Ideally, yes, there would be debate and rebuttal. But in the real world grownups hear strong opinions all the time and judge them against past and future information. That’s why most Jewish groups don’t invite Palestinians to their lectures.

Still, the Rev. Bacon has invited pro-Israel activist Daniel Sokatch of the Progressive Jewish Alliance to address his congregation this Sunday.

“The message the liberal churches get from the Jewish community on Israel is, ‘You’re either with us or against us,'” Sokatch said to me by phone. “I think there’s a third way. But we have become hypersensitive on our side.”

Now, there’s awful evidence that the Palestinian state Ateek is fighting for will be anything but hospitable to Palestinian Christians.

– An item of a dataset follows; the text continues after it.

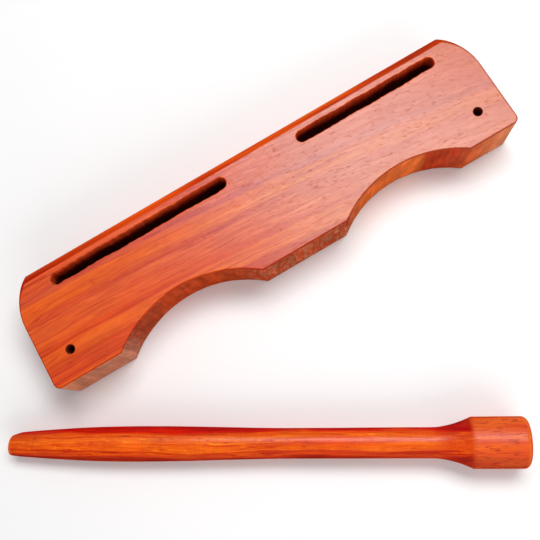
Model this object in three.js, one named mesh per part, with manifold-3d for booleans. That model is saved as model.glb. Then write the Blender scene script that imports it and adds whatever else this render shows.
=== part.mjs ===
// Two-tone slotted wooden sounding board and its turned beater.
//
// Millimetres, +Z up. The board lies flat on its back face, with the origin at that face's centre,
// +X along its length and +Y towards its slotted long edge. The beater lies in front of the feet.
import * as THREE from "three";
import { mergeVertices } from "three/addons/utils/BufferGeometryUtils.js";
import Module from "manifold-3d";

const wasm = await Module();
wasm.setup();

// Board: a plank with two rounded upper corners and three feet left between two hollowed arches.
const BOARD_LENGTH = 452;
const BOARD_WIDTH = 102;
const BOARD_THICKNESS = 52;
const FOOT_CORNER_RADIUS = 5.5;

// Upper corners: ellipses that run out of the ends and are cut off, at a corner, by the slotted edge.
const UPPER_CORNER_RADIUS = new THREE.Vector2(32.5, 45);
const UPPER_CORNER_DROP = 41;

// Rounding of the plank's two faces into its edges: widest along the slotted edge. It leaves the
// faces at a slight crease.
const ROUNDING_DEPTH = 4;
const TOP_ROUNDING = 6;
const END_ROUNDING = 1.2;
const ROUNDING_CREASE = THREE.MathUtils.degToRad(22);
const ROUNDING_STEPS = 4;

// Sawn arches, each slightly deeper at the back face than at the front.
const ARCHES = [
  { centre: -95.5, span: 137, frontDepth: 24.7, backDepth: 25.3 },
  { centre: 116.2, span: 121.5, frontDepth: 19.7, backDepth: 21.2 },
];

// Through slots, which free a thin bar of wood along the edge; each length gives its own tone.
const SLOT_WIDTH = 10.8;
const SLOT_TO_EDGE = 11.2;
const SLOTS = [
  { centre: -102, length: 173 },
  { centre: 124.8, length: 138 },
];

// Through holes for a carrying cord, near the two outer feet.
const CORD_HOLE_DIAMETER = 7.5;
const CORD_HOLE_SPACING = 400;
const CORD_HOLE_HEIGHT = 25;

// Beater: distances run along its axis from the tip of the grip.
const BEATER_LENGTH = 439.4;
const TIP_RADIUS = 9.6;
const TIP_ROUNDING = 1.2;
const BELLY_AT = 113;
const BELLY_RADIUS = 14.9;
const SWELL_POWER = 2;
const WAIST_AT = 253;
const WAIST_RADIUS = 12.6;
const FLARE_AT = 362;
const FLARE_POWER = 1.8;
const HEAD_AT = 394;
const HEAD_RADIUS = 21;
const HEAD_END_ROUNDING = 5;
const HEAD_END_RISE = 0.4;

// The beater lies askew, with the tip of its grip near the left foot.
const BEATER_TIP_X = -292.7;
const BEATER_TIP_Y = -64;
const BEATER_ANGLE = THREE.MathUtils.degToRad(-29.6);

const CORNER_STEPS = 12;
const FOOT_CORNER_STEPS = 5;
const ARCH_STEPS = 22;
const HOLE_STEPS = 24;
const TURNED_STEPS = 48;
const CUT_CLEARANCE = 1;

const HALF_LENGTH = BOARD_LENGTH / 2;
const HALF_WIDTH = BOARD_WIDTH / 2;

function wood(name, colour, roughness) {
  const material = new THREE.MeshStandardMaterial({ color: colour, roughness, metalness: 0 });
  material.name = name;
  return material;
}

function solidOf(geometry) {
  const bare = geometry.clone();
  bare.deleteAttribute("normal");
  bare.deleteAttribute("uv");
  const merged = mergeVertices(bare);
  const mesh = new wasm.Mesh({
    numProp: 3,
    vertProperties: new Float32Array(merged.attributes.position.array),
    triVerts: new Uint32Array(merged.index.array),
  });
  return new wasm.Manifold(mesh);
}

function geometryOf(solid) {
  const mesh = solid.getMesh();
  const geometry = new THREE.BufferGeometry();
  geometry.setAttribute("position", new THREE.BufferAttribute(mesh.vertProperties, mesh.numProp));
  geometry.setIndex(new THREE.BufferAttribute(mesh.triVerts, 1));
  return geometry;
}

function arc(centre, radius, fromAngle, toAngle, steps) {
  const points = [];
  for (let step = 0; step <= steps; step += 1) {
    const angle = THREE.MathUtils.lerp(fromAngle, toAngle, step / steps);
    const offset = new THREE.Vector2(radius.x * Math.cos(angle), radius.y * Math.sin(angle));
    points.push(offset.add(centre));
  }
  return points;
}

function archPoints({ centre, span, frontDepth, backDepth }, height) {
  const depth = THREE.MathUtils.lerp(backDepth, frontDepth, height / BOARD_THICKNESS);
  const radius = ((span / 2) ** 2 + depth ** 2) / (2 * depth);
  const halfAngle = Math.asin(span / 2 / radius);
  const middle = new THREE.Vector2(centre, -HALF_WIDTH + depth - radius);
  const round = new THREE.Vector2(radius, radius);
  return arc(middle, round, Math.PI / 2 + halfAngle, Math.PI / 2 - halfAngle, ARCH_STEPS);
}

// The board's outline at a height above its back face, anticlockwise from its lower left corner.
// The inset, from 0 to 1, pulls in the slotted edge and the ends by their share of the rounding.
function boardOutline(height, inset) {
  const topInset = TOP_ROUNDING * inset;
  const endInset = END_ROUNDING * inset;
  const footX = HALF_LENGTH - FOOT_CORNER_RADIUS;
  const footY = -HALF_WIDTH + FOOT_CORNER_RADIUS;
  const footRadius = new THREE.Vector2(FOOT_CORNER_RADIUS - endInset, FOOT_CORNER_RADIUS);
  const upperX = HALF_LENGTH - UPPER_CORNER_RADIUS.x;
  const upperY = HALF_WIDTH - UPPER_CORNER_DROP;
  const upperRadius = UPPER_CORNER_RADIUS.clone().sub(new THREE.Vector2(endInset, topInset));
  const edgeAngle = Math.asin((UPPER_CORNER_DROP - topInset) / upperRadius.y);
  const quarter = Math.PI / 2;
  return [
    ...arc(new THREE.Vector2(-footX, footY), footRadius, 2 * quarter, 3 * quarter, FOOT_CORNER_STEPS),
    ...ARCHES.flatMap((arch) => archPoints(arch, height)),
    ...arc(new THREE.Vector2(footX, footY), footRadius, -quarter, 0, FOOT_CORNER_STEPS),
    ...arc(new THREE.Vector2(upperX, upperY), upperRadius, 0, edgeAngle, CORNER_STEPS),
    ...arc(new THREE.Vector2(-upperX, upperY), upperRadius, Math.PI - edgeAngle, Math.PI, CORNER_STEPS),
  ];
}

// The outlines that the board's skin runs through, from its back face up to its front face.
function boardLayers() {
  const back = [];
  for (let step = 0; step <= ROUNDING_STEPS; step += 1) {
    const angle = THREE.MathUtils.lerp(ROUNDING_CREASE, Math.PI / 2, step / ROUNDING_STEPS);
    const height = ROUNDING_DEPTH * (1 - Math.cos(angle) / Math.cos(ROUNDING_CREASE));
    back.push({ height, inset: (1 - Math.sin(angle)) / (1 - Math.sin(ROUNDING_CREASE)) });
  }
  const front = back.map(({ height, inset }) => ({ height: BOARD_THICKNESS - height, inset }));
  const levels = [...back, ...front.reverse()];
  return levels.map(({ height, inset }) => ({ height, points: boardOutline(height, inset) }));
}

function loft(layers) {
  const ringSize = layers[0].points.length;
  const positions = [];
  for (const { height, points } of layers) {
    points.forEach(({ x, y }) => positions.push(x, y, height));
  }
  const triangles = [];
  for (let layer = 0; layer < layers.length - 1; layer += 1) {
    for (let index = 0; index < ringSize; index += 1) {
      const low = layer * ringSize + index;
      const nextLow = layer * ringSize + ((index + 1) % ringSize);
      const high = low + ringSize;
      const nextHigh = nextLow + ringSize;
      triangles.push(low, nextLow, nextHigh, low, nextHigh, high);
    }
  }
  const topLayer = layers.length - 1;
  for (const [a, b, c] of THREE.ShapeUtils.triangulateShape(layers[0].points, [])) {
    triangles.push(a, c, b);
  }
  for (const face of THREE.ShapeUtils.triangulateShape(layers[topLayer].points, [])) {
    triangles.push(...face.map((index) => topLayer * ringSize + index));
  }
  const geometry = new THREE.BufferGeometry();
  geometry.setAttribute("position", new THREE.Float32BufferAttribute(positions, 3));
  geometry.setIndex(triangles);
  return geometry;
}

// A round-ended prism that runs past both faces of the board; with no length it is a round hole.
function throughCut(centreX, centreY, width, length) {
  const radius = new THREE.Vector2(width / 2, width / 2);
  const endX = (length - width) / 2;
  const rightEnd = new THREE.Vector2(centreX + endX, centreY);
  const leftEnd = new THREE.Vector2(centreX - endX, centreY);
  const outline = [
    ...arc(rightEnd, radius, -Math.PI / 2, Math.PI / 2, HOLE_STEPS / 2),
    ...arc(leftEnd, radius, Math.PI / 2, (3 * Math.PI) / 2, HOLE_STEPS / 2),
  ];
  const distinct = outline.filter((point, index) => point.distanceTo(outline.at(index - 1)) > 1e-6);
  const depth = BOARD_THICKNESS + 2 * CUT_CLEARANCE;
  const cut = new THREE.ExtrudeGeometry(new THREE.Shape(distinct), { depth, bevelEnabled: false });
  return solidOf(cut.translate(0, 0, -CUT_CLEARANCE));
}

function boardGeometry() {
  const slotY = HALF_WIDTH - SLOT_TO_EDGE - SLOT_WIDTH / 2;
  const holeX = CORD_HOLE_SPACING / 2;
  const holeY = -HALF_WIDTH + CORD_HOLE_HEIGHT;
  const cuts = [
    ...SLOTS.map(({ centre, length }) => throughCut(centre, slotY, SLOT_WIDTH, length)),
    ...[-holeX, holeX].map((x) => throughCut(x, holeY, CORD_HOLE_DIAMETER, CORD_HOLE_DIAMETER)),
  ];
  const board = cuts.reduce((solid, cut) => solid.subtract(cut), solidOf(loft(boardLayers())));
  return geometryOf(board);
}

// The beater's radius at a distance along its grip, shaft and flare, up to the head.
function shaftRadius(distance) {
  if (distance < BELLY_AT) {
    const towardsTip = 1 - distance / BELLY_AT;
    return BELLY_RADIUS - (BELLY_RADIUS - TIP_RADIUS) * towardsTip ** SWELL_POWER;
  }
  if (distance < WAIST_AT) {
    const blend = (1 - Math.cos((Math.PI * (distance - BELLY_AT)) / (WAIST_AT - BELLY_AT))) / 2;
    return THREE.MathUtils.lerp(BELLY_RADIUS, WAIST_RADIUS, blend);
  }
  const towardsHead = Math.max(0, (distance - FLARE_AT) / (HEAD_AT - FLARE_AT));
  return WAIST_RADIUS + (HEAD_RADIUS - WAIST_RADIUS) * towardsHead ** FLARE_POWER;
}

// Points of radius and distance along the axis, from the middle of the tip to the middle of the head's end.
function beaterProfile() {
  const point = (radius, distance) => new THREE.Vector2(radius, distance);
  const along = (from, to, steps) =>
    Array.from({ length: steps }, (_, step) => THREE.MathUtils.lerp(from, to, step / steps))
      .map((distance) => point(shaftRadius(distance), distance));
  const tipCentre = point(shaftRadius(TIP_ROUNDING) - TIP_ROUNDING, TIP_ROUNDING);
  const endRounding = point(HEAD_END_ROUNDING, HEAD_END_ROUNDING);
  const endCentre = point(HEAD_RADIUS, BEATER_LENGTH - HEAD_END_RISE).sub(endRounding);
  return [
    point(0, 0),
    ...arc(tipCentre, point(TIP_ROUNDING, TIP_ROUNDING), -Math.PI / 2, 0, 3).slice(0, -1),
    ...along(TIP_ROUNDING, BELLY_AT, 9),
    ...along(BELLY_AT, WAIST_AT, 10),
    point(WAIST_RADIUS, WAIST_AT),
    ...along(FLARE_AT, HEAD_AT, 9),
    point(HEAD_RADIUS, HEAD_AT),
    ...arc(endCentre, endRounding, 0, Math.PI / 2, 6),
    point(0, BEATER_LENGTH),
  ];
}

// At rest the beater touches the ground at the belly of its grip and at the lower rim of its head.
function restingTilt(profile) {
  const belly = profile.filter(({ y }) => y < WAIST_AT);
  const slopes = belly.map(({ x, y }) => (HEAD_RADIUS - x) / (HEAD_AT - y));
  return Math.atan(Math.min(...slopes));
}

const soundingBoard = new THREE.Mesh(boardGeometry(), wood("board_wood", 0xd8653a, 0.42));
soundingBoard.name = "sounding_board";

const profile = beaterProfile();
const tilt = restingTilt(profile);
const turned = new THREE.LatheGeometry(profile, TURNED_STEPS);
const beater = new THREE.Mesh(turned, wood("beater_wood", 0xc4421f, 0.34));
beater.name = "beater";
beater.rotation.x = tilt;
beater.position.z = HEAD_RADIUS * Math.cos(tilt) - HEAD_AT * Math.sin(tilt);

const beaterPlace = new THREE.Group();
beaterPlace.position.set(BEATER_TIP_X, BEATER_TIP_Y, 0);
beaterPlace.rotation.z = BEATER_ANGLE - Math.PI / 2;
beaterPlace.add(beater);

const object = new THREE.Group();
object.add(soundingBoard, beaterPlace);

export default object;
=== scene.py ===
"""Looks of the two-tone slotted sounding board and its turned beater.

Metres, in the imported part's own frame: the board lies on its back face at z = 0, +X runs along it,
+Y points to its slotted edge, and the beater lies in front of its feet.
"""
import math

import bmesh
import bpy
from mathutils import Matrix, Vector, noise
from mathutils.geometry import delaunay_2d_cdt


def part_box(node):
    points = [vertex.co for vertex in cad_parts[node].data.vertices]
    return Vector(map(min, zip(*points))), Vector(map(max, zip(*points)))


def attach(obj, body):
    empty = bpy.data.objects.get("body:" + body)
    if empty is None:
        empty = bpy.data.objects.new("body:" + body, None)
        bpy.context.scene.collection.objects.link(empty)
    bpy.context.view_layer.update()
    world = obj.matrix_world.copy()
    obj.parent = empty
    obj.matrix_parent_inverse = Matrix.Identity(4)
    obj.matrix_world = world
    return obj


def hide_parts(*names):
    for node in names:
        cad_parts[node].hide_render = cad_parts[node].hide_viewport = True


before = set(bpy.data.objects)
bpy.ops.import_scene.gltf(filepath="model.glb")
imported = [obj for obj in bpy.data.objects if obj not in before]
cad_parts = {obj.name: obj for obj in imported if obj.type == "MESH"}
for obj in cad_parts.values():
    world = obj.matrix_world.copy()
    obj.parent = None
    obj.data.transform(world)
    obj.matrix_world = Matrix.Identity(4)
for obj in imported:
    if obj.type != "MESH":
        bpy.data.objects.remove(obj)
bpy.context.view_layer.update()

BOARD_HIGH = Vector(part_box("sounding_board")[1])
HALF_LENGTH = BOARD_HIGH.x
HALF_WIDTH = BOARD_HIGH.y
THICKNESS = BOARD_HIGH.z

# Board: its upper corners are ellipses that run out of the ends and are cut off, at a corner, by
# the slotted edge. That edge is rounded over generously, the ends and feet only eased.
UPPER_CORNER = (0.0325, 0.045)
UPPER_CORNER_DROP = 0.041
FOOT_CORNER = 0.0055
ROUNDING_DEPTH = 0.004
TOP_ROUNDING = 0.006
END_ROUNDING = 0.0012
ROUNDING_CREASE = math.radians(22)
ARRIS_EASING = 0.0011
MOUTH_EASING = 0.0006
SUPPORT_STRIP = 0.0005
BOARD_SHARP_ANGLE = math.radians(32)

# Arches: centre, span, depth at the front face and depth at the back face.
ARCHES = [
    (-0.0955, 0.137, 0.0247, 0.0253),
    (0.1162, 0.1215, 0.0197, 0.0212),
]
SAW_WANDER = 0.00022
SAW_WANDER_LENGTH = 0.011
SAW_WANDER_SLANT = 0.35
ARCH_END_FADE = 12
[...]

Last October, Rami Khader Ayyad, the 32-year-old director of Gaza’s only Christian bookstore, was shot in the head and stabbed numerous times by Islamic fundamentalists. A month earlier, a masked attacker beat an 80- year-old Christian Palestinian woman in Gaza, calling her an “infidel.” Since the Palestinian Authority took over control of Bethlehem, Christians have emigrated en masse.

But that’s Ateek’s problem. If he believes in the power of nonviolence to win over a Palestinian population educated for generations in hatred and intolerance, good luck to him.

Meanwhile, I, for one, want to hear what the man has to say. I believe Israel is strong enough to withstand the rhetoric of a 70-year-old cleric dedicated to nonviolent coexistence.

If it’s not, even CAMERA can’t save us.